◆ Written task
Below is a listing. Quote from it, exactly, the lines from the one containing "pivot_bearings()" down to the one containing "record = json.load(file)", both ends included, and nothing else.

◆ Stored data
--*--
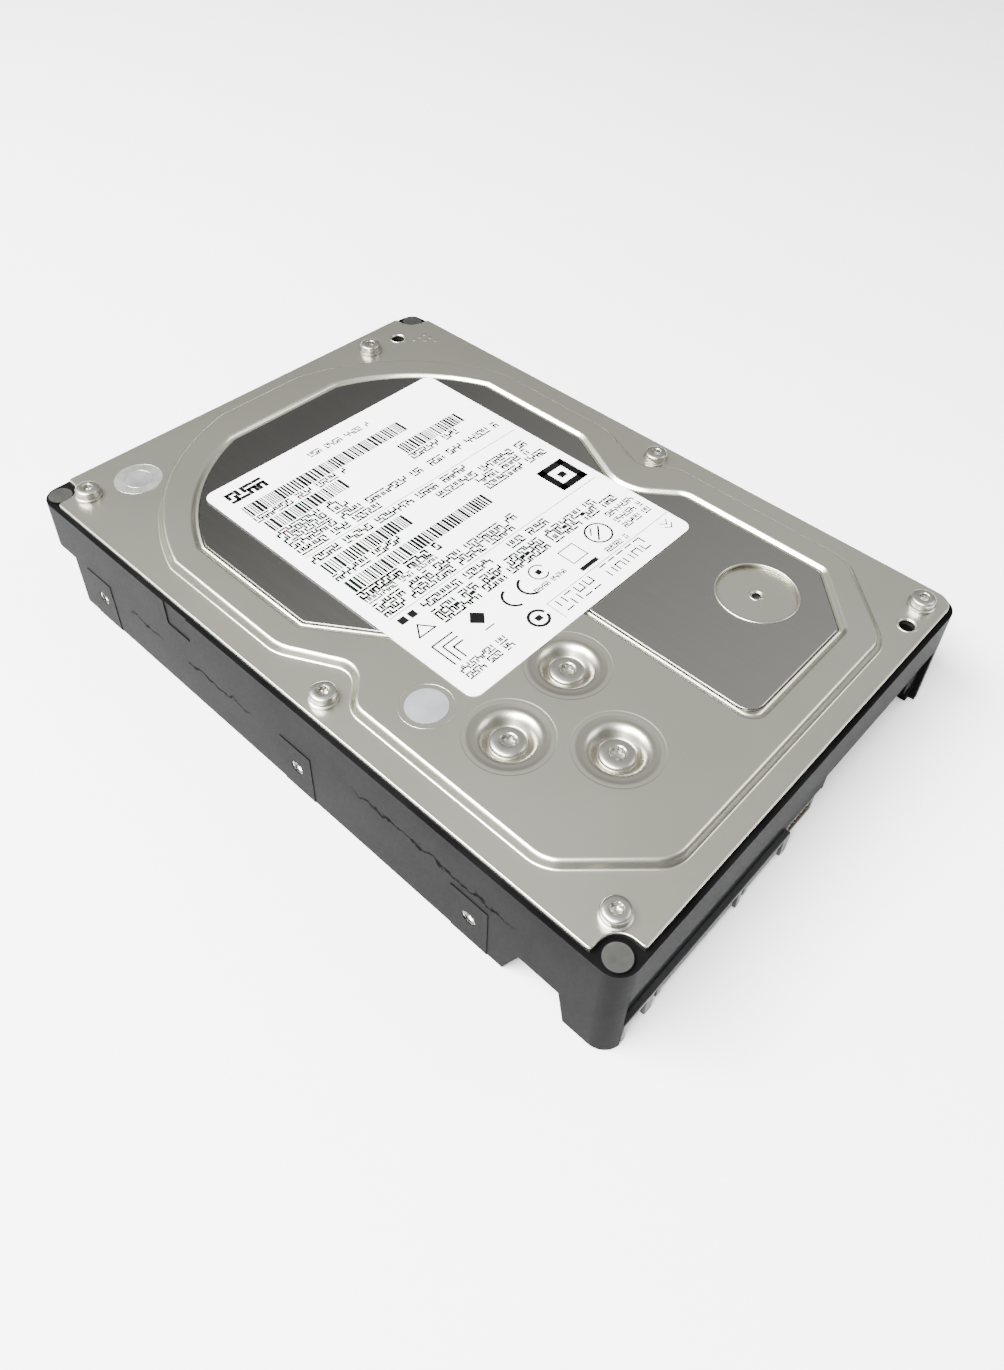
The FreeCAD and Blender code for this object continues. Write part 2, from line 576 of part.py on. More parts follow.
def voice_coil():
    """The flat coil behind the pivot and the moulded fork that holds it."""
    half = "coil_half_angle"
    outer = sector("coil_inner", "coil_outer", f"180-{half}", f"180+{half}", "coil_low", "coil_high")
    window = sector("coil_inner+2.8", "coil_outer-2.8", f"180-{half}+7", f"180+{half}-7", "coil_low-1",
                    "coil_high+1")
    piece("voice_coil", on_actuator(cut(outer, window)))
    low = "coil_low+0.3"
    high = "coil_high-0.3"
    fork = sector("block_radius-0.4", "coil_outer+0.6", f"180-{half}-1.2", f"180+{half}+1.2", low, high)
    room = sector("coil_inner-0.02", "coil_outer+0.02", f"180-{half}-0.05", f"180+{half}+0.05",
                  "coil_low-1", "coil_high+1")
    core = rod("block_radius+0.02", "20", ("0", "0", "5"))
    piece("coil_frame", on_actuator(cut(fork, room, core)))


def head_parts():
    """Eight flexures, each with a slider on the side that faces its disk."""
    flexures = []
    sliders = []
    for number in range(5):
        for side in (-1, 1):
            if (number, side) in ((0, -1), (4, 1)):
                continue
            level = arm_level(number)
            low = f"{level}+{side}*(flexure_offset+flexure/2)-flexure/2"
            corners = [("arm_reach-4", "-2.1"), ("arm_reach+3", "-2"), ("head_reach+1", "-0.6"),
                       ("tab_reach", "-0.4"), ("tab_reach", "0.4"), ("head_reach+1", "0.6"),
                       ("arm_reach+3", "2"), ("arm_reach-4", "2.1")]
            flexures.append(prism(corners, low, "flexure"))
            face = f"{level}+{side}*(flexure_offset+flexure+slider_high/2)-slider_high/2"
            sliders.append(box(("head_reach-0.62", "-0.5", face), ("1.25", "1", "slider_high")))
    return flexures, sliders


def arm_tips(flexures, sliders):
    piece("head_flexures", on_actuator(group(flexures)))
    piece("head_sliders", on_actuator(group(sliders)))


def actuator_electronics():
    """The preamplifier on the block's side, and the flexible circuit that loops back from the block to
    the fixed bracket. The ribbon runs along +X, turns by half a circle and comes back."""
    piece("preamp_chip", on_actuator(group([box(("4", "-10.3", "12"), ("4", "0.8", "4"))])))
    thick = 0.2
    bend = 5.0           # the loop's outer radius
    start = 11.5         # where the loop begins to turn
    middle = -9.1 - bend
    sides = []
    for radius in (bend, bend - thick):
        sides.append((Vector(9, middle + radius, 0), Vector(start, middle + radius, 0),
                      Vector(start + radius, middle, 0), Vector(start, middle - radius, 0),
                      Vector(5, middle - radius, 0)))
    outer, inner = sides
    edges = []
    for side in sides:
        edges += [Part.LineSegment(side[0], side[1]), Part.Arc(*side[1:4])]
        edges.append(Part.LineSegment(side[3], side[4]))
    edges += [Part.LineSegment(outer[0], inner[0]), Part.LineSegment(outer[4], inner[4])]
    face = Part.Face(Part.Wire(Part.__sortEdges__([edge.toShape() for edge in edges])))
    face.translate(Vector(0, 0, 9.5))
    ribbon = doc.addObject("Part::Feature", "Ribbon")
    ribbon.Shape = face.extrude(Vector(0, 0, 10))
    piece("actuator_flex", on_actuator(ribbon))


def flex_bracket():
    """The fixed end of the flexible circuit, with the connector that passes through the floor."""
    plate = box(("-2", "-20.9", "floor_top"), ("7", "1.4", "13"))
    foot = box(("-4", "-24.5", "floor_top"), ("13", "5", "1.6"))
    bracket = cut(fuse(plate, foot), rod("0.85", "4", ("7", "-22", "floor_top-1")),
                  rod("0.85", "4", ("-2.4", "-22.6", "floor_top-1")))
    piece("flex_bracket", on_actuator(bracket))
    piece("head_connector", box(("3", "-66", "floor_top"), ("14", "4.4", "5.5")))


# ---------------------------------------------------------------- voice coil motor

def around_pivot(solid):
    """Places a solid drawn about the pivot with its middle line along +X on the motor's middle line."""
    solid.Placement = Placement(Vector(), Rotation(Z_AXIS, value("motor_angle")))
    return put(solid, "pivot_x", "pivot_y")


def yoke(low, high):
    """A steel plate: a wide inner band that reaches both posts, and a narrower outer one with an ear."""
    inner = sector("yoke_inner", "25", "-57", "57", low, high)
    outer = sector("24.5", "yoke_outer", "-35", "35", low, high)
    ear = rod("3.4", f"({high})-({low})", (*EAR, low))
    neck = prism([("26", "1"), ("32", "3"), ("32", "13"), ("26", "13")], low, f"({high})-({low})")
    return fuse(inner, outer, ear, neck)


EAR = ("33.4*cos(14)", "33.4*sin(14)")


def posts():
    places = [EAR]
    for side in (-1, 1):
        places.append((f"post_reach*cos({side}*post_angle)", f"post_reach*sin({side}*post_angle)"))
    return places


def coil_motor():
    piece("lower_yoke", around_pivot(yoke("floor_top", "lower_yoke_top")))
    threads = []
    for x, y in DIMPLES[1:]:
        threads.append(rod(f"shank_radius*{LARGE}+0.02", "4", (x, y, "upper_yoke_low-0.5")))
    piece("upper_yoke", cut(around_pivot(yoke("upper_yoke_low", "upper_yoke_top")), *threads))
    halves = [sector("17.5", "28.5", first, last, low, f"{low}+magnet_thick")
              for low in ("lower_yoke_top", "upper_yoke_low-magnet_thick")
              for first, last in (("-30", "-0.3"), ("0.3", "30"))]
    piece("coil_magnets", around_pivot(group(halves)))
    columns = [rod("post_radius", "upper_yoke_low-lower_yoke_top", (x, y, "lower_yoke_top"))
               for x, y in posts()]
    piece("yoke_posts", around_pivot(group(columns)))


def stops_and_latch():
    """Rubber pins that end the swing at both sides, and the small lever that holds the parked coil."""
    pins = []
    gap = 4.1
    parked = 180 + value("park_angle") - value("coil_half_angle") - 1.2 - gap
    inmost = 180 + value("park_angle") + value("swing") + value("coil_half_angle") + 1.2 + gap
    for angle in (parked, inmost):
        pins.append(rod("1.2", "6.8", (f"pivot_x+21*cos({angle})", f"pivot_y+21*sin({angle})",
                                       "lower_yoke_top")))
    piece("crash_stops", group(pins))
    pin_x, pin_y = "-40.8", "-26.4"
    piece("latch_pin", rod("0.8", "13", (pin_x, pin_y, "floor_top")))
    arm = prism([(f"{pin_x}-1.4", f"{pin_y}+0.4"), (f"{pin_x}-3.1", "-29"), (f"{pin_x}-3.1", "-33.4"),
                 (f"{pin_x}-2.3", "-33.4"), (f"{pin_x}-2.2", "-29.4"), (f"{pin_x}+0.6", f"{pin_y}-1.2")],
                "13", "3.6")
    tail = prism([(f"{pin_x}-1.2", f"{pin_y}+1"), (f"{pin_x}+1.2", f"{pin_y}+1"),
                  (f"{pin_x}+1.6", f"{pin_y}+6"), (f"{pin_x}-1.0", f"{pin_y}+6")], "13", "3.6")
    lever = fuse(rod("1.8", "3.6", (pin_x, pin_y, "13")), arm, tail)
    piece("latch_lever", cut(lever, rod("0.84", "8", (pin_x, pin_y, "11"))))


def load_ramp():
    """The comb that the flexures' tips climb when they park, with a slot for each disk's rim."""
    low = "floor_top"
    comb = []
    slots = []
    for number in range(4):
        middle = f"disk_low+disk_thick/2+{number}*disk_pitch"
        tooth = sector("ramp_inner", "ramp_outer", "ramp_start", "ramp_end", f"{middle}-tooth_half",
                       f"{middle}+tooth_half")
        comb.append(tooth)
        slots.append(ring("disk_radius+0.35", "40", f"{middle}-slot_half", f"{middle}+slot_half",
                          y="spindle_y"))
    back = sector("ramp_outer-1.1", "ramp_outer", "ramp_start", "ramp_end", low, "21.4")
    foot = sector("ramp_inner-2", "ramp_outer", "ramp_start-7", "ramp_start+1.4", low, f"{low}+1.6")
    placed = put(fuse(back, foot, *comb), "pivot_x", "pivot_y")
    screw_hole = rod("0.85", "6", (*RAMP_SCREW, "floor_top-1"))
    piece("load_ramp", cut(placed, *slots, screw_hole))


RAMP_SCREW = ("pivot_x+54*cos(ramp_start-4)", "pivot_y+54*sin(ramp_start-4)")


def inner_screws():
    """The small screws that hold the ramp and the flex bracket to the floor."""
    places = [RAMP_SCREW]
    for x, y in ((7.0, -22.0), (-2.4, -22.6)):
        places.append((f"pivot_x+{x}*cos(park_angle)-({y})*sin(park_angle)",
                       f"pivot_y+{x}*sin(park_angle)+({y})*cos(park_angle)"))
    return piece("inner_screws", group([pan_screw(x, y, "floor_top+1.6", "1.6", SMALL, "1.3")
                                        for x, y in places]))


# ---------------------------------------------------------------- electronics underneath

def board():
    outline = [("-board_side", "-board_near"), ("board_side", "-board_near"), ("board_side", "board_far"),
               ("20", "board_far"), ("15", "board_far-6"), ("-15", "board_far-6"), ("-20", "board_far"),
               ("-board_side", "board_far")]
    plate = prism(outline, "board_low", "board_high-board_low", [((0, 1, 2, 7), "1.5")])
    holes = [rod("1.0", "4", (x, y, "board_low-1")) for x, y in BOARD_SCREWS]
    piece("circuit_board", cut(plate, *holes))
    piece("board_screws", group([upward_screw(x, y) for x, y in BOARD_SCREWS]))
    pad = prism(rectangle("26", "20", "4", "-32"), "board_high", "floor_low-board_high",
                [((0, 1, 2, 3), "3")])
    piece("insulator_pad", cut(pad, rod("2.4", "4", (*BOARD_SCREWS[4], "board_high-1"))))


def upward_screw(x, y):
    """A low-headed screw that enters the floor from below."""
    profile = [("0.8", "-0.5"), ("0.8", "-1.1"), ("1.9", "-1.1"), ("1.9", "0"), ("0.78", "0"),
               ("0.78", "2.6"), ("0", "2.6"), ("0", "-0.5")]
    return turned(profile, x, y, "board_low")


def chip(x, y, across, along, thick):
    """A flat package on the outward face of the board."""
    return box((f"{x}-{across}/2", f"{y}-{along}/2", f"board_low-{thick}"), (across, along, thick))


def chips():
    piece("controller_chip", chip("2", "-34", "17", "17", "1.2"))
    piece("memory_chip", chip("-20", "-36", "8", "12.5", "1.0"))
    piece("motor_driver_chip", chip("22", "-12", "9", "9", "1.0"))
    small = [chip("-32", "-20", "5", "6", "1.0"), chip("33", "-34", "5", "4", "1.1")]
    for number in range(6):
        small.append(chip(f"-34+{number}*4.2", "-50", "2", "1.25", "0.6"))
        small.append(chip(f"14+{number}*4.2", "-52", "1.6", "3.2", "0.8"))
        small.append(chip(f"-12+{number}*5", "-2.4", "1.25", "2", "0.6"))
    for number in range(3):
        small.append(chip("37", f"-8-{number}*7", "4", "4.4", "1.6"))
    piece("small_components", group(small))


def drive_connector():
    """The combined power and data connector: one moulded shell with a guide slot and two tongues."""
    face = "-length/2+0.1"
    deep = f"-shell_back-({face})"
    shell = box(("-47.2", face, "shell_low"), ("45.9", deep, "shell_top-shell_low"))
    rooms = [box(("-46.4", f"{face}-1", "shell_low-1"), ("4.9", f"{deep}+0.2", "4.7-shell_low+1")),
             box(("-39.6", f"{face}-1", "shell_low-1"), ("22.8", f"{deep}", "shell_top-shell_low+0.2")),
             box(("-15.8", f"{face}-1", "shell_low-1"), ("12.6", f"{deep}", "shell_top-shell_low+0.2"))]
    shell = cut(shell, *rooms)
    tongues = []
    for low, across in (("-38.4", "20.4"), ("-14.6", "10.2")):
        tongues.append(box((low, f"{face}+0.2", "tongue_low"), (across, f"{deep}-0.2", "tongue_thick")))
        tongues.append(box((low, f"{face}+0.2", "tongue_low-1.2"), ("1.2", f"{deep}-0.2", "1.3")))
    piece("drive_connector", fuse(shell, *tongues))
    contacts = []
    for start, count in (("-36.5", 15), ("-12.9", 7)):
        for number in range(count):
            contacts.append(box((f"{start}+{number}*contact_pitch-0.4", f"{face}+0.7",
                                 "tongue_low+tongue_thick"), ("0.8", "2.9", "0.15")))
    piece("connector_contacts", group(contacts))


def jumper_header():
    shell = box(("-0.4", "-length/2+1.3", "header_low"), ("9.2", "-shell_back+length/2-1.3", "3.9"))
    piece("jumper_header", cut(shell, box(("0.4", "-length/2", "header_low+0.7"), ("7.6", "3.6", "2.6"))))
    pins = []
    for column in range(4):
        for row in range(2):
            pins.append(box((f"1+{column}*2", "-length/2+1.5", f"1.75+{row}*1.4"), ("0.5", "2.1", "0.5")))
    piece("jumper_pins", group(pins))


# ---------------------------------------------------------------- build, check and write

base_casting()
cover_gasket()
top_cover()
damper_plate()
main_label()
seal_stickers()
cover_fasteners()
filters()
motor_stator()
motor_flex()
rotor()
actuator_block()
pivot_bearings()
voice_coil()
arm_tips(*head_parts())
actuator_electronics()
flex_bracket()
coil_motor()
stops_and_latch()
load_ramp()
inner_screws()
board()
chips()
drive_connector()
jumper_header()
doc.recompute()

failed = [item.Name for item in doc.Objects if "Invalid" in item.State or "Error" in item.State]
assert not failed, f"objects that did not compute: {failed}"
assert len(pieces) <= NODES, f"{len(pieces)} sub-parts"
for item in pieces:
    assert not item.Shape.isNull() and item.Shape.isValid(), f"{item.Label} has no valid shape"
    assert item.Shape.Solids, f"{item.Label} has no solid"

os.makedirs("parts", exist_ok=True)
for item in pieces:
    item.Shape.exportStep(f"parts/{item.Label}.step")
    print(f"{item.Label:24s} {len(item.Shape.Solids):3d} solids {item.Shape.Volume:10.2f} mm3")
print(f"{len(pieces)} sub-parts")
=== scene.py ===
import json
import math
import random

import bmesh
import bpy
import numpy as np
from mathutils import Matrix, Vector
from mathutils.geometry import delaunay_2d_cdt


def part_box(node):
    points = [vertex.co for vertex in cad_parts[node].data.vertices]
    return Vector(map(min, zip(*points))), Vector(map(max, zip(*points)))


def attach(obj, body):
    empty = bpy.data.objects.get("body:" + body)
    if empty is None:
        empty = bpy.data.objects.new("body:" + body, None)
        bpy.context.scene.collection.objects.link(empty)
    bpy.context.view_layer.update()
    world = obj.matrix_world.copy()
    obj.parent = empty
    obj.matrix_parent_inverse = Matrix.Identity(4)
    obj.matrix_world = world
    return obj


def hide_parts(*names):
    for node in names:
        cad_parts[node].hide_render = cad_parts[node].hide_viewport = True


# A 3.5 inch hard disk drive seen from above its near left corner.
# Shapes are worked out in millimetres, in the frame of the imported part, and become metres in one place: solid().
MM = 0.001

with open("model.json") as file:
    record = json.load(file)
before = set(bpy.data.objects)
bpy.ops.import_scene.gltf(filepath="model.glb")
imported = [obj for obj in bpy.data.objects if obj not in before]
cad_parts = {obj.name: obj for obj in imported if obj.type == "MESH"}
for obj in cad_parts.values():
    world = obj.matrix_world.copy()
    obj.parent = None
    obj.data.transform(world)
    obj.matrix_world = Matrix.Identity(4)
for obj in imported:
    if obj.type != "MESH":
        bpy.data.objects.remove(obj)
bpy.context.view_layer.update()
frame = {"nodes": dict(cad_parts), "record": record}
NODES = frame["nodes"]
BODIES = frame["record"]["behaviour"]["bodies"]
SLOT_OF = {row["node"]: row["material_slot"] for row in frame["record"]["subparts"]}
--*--
◆ Answer to the task
pivot_bearings()
voice_coil()
arm_tips(*head_parts())
actuator_electronics()
flex_bracket()
coil_motor()
stops_and_latch()
load_ramp()
inner_screws()
board()
chips()
drive_connector()
jumper_header()
doc.recompute()

failed = [item.Name for item in doc.Objects if "Invalid" in item.State or "Error" in item.State]
assert not failed, f"objects that did not compute: {failed}"
assert len(pieces) <= NODES, f"{len(pieces)} sub-parts"
for item in pieces:
    assert not item.Shape.isNull() and item.Shape.isValid(), f"{item.Label} has no valid shape"
    assert item.Shape.Solids, f"{item.Label} has no solid"

os.makedirs("parts", exist_ok=True)
for item in pieces:
    item.Shape.exportStep(f"parts/{item.Label}.step")
    print(f"{item.Label:24s} {len(item.Shape.Solids):3d} solids {item.Shape.Volume:10.2f} mm3")
print(f"{len(pieces)} sub-parts")
=== scene.py ===
import json
import math
import random

import bmesh
import bpy
import numpy as np
from mathutils import Matrix, Vector
from mathutils.geometry import delaunay_2d_cdt


def part_box(node):
    points = [vertex.co for vertex in cad_parts[node].data.vertices]
    return Vector(map(min, zip(*points))), Vector(map(max, zip(*points)))


def attach(obj, body):
    empty = bpy.data.objects.get("body:" + body)
    if empty is None:
        empty = bpy.data.objects.new("body:" + body, None)
        bpy.context.scene.collection.objects.link(empty)
    bpy.context.view_layer.update()
    world = obj.matrix_world.copy()
    obj.parent = empty
    obj.matrix_parent_inverse = Matrix.Identity(4)
    obj.matrix_world = world
    return obj


def hide_parts(*names):
    for node in names:
        cad_parts[node].hide_render = cad_parts[node].hide_viewport = True


# A 3.5 inch hard disk drive seen from above its near left corner.
# Shapes are worked out in millimetres, in the frame of the imported part, and become metres in one place: solid().
MM = 0.001

with open("model.json") as file:
    record = json.load(file)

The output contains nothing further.